Regarding this site, I’ve just had a Skype conversation with someone that has me equally excited. I don’t want to identify who or what we discussed because I don’t want to upstage him. Let it be his announcement when he’s ready. It’s a barn-burner of a project and we’ll hear about it soon.
But, fortunately or unfortunately, I’m so inspired by it that I need to rattle on myself or find myself in an upset. Unexpressed joy is an upset. I’m in joy. So let me record some thoughts that came out of that call, but without alluding to the project idea that he’s currently bringing to maturity.
What our friend is doing has to do with establishing in our minds something that already exists, but which is not “here” in human society because we have barriers to seeing it. To get at that, I need to say a word about “contexts.”
A context is an idea, a way of speaking that refers to something that’s a whole. God is a whole. Love is a whole. Peace is a whole. Everything can be contained in a whole.
A whole embraces all. God embraces all. Other forms, other dimensions, other universes all live within God because “God” is a way of saying “all.” Love contains within it love as well as hate, compassion as well as cold-heartedness. All goes on within love because love is everything.
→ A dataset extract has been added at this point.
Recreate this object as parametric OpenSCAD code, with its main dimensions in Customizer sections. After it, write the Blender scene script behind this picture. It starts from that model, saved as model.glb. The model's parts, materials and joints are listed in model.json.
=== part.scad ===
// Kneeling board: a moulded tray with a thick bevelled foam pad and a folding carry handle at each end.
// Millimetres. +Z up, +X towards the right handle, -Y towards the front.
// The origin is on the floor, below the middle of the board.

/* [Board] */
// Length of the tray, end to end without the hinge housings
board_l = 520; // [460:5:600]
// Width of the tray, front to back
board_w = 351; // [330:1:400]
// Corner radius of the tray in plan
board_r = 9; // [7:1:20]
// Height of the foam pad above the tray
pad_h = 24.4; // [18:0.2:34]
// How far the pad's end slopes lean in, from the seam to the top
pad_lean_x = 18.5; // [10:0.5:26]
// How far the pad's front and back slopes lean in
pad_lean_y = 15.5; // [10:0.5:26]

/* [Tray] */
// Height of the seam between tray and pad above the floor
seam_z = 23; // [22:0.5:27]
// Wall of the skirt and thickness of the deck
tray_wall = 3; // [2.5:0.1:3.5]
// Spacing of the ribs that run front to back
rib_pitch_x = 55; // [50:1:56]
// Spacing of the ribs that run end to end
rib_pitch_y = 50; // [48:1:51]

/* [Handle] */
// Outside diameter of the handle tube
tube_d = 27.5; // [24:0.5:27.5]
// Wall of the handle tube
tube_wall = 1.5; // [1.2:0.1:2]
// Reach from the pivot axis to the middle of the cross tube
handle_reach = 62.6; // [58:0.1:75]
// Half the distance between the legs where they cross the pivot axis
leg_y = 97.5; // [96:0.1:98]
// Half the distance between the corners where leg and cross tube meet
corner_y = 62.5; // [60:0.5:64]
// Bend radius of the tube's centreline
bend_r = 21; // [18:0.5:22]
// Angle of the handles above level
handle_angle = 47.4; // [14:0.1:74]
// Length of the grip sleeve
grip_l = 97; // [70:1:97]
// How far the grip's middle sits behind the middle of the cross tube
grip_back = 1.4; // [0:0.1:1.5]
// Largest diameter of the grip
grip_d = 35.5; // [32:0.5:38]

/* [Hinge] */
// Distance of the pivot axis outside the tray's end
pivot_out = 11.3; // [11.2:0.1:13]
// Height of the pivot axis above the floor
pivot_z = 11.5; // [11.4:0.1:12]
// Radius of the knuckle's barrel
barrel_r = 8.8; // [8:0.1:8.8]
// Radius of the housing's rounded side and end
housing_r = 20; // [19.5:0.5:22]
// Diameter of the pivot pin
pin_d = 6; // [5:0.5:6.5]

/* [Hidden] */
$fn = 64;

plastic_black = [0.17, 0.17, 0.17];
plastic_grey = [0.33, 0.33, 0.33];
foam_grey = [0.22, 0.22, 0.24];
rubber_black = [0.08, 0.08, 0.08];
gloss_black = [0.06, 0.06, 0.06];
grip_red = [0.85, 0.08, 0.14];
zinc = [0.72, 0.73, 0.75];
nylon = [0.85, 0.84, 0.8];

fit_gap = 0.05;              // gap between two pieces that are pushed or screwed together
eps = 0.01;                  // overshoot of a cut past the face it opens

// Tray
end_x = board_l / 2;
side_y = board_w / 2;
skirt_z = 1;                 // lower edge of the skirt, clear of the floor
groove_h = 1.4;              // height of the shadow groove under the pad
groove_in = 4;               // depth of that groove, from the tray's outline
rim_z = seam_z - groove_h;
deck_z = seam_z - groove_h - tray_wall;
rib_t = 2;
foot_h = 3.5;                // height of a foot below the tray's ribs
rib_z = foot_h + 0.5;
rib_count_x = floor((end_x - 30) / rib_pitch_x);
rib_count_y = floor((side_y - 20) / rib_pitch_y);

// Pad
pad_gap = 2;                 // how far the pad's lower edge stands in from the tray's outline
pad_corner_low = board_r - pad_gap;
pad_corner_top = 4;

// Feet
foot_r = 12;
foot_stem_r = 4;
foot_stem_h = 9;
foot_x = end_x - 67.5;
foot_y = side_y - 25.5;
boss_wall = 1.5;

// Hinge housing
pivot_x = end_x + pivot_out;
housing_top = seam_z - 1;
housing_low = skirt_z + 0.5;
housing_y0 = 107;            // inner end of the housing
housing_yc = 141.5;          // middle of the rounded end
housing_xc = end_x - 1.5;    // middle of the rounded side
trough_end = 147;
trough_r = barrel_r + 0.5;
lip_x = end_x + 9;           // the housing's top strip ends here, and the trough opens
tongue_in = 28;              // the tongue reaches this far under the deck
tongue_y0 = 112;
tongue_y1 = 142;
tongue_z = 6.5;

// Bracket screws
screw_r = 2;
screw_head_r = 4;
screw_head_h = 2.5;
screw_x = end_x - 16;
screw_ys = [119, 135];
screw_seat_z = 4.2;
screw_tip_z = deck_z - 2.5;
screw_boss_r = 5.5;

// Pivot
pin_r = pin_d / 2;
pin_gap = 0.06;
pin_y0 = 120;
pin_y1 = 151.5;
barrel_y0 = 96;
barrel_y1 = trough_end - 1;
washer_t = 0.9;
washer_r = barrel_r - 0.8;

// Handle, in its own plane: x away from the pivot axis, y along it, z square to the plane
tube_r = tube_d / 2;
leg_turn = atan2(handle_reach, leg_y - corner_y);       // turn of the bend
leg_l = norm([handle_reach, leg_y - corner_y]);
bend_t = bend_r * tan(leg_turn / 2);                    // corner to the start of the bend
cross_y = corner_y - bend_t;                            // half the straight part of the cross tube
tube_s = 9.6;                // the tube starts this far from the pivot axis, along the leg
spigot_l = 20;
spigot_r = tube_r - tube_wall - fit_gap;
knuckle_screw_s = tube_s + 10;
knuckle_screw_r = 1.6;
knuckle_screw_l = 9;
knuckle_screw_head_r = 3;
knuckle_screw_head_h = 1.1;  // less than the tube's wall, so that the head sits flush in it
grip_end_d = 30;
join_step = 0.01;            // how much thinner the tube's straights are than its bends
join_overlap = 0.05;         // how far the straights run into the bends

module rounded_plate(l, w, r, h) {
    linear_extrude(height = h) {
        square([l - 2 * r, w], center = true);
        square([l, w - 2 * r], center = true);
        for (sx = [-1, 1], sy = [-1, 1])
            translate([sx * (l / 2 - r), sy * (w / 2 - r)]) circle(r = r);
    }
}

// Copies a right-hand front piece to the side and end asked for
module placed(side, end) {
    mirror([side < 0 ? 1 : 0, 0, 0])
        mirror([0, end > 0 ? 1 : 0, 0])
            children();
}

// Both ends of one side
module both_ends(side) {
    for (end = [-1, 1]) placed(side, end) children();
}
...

Within a whole, what’s usually observed is that which isn’t working. It doesn’t have to be that way. The fish can see the water under certain circumstances – like enlightenment. But usually the fish is simply aware of a predator that’s chasing it or a rock it’s about to collide with.
This table I’m rattling away on, which holds up my keyboard, is working. When was the last time I thought about this table? Not since forever.
Actually that isn’t true because at some point during my conversation with my friend, a piece of tape holding something down on the table ceased sticking. It came undone and I became aware of it. Having become aware of it, I fixed it by replacing it with another piece of tape. I took unworkability and restored it to workability. And that’s the only time I’ve been aware of this table recently.
What we’re usually aware of in this world is that which doesn’t work – hunger, thirst, poverty, sickness, flooded fields, locust-infested lands, beetle-destroyed forests, and so on. What then is our work in order to create a world that works for everyone? Simple. Take unworkable conditions and make them work – for everyone.
And that’s what my friend is about to do, whenever he’s ready to begin. He’s taking an unworkable condition within a context and inviting all of us around the world to focus on a point in time – a deadline – by which that unworkability will be removed and matters restored to workability.
He’s the first person I’ve met recently who’s chosen to do this. (Others have chosen to do it a ways back in time.) But this is what you can do as well. Choose an aspect of the world’s unworkability and create a project designed to elicit global cooperation in making that condition work. Restore things to the way the context would have them be anyways. If people are killing others, focus world attention on it and have it stop. If people are polluting, focus world attention on it and have it stop. Restore us to the context, the default, the way it is anyways, which unworkability obscures. Convert unworkability into workability. That’s all there is to do in life. Workability does not need fixing; only unworkability does.
Always remember that, if you want something to stop, you must set a deadline for it. No sense saying “we shall overcome some day.” There’s no way to coordinate a global project with a deadline like “some day.” To coordinate people, we must have a commonly-agreed-upon deadline. Man on the moon by 1970. The end of starvation on the planet by …? Ascension by Dec. 21, 2012. In response to the latter deadline, millions of ships arrive here with hundreds of millions of people, all working to a common schedule.
There never was a time in human history where there wasn’t more of a chance of having what we set out to do actually happen. This is the time for the shot heard round the world, for the idea whose time has come. Where are the Paul Reveres? Where are the global minutemen?
The idea of a world that works for everyone is an idea whose time has come. (3) And we are going to make that world of workability happen. Who else if not us? Who else would you rather it be than us?
Choose a condition of the world’s unworkability, make it your project to turn that unworkability into workability, set a date by which it will end, and call for its end by that date. Coordinate us. Mobilize us. This is the time for that. This is the time for miracles. This is the time for results.
How am I going to sleep tonight? Count sheep? Wait for the sun?
Footnotes
(1) See Louie’s first post at https://goldenageofgaia.com/2011/07/an-un-american-response-to-the-oslo-attack/
(2) Loc. cit.
(3) I acknowledge Werner Erhard as the source of that phrase and a great deal of this article.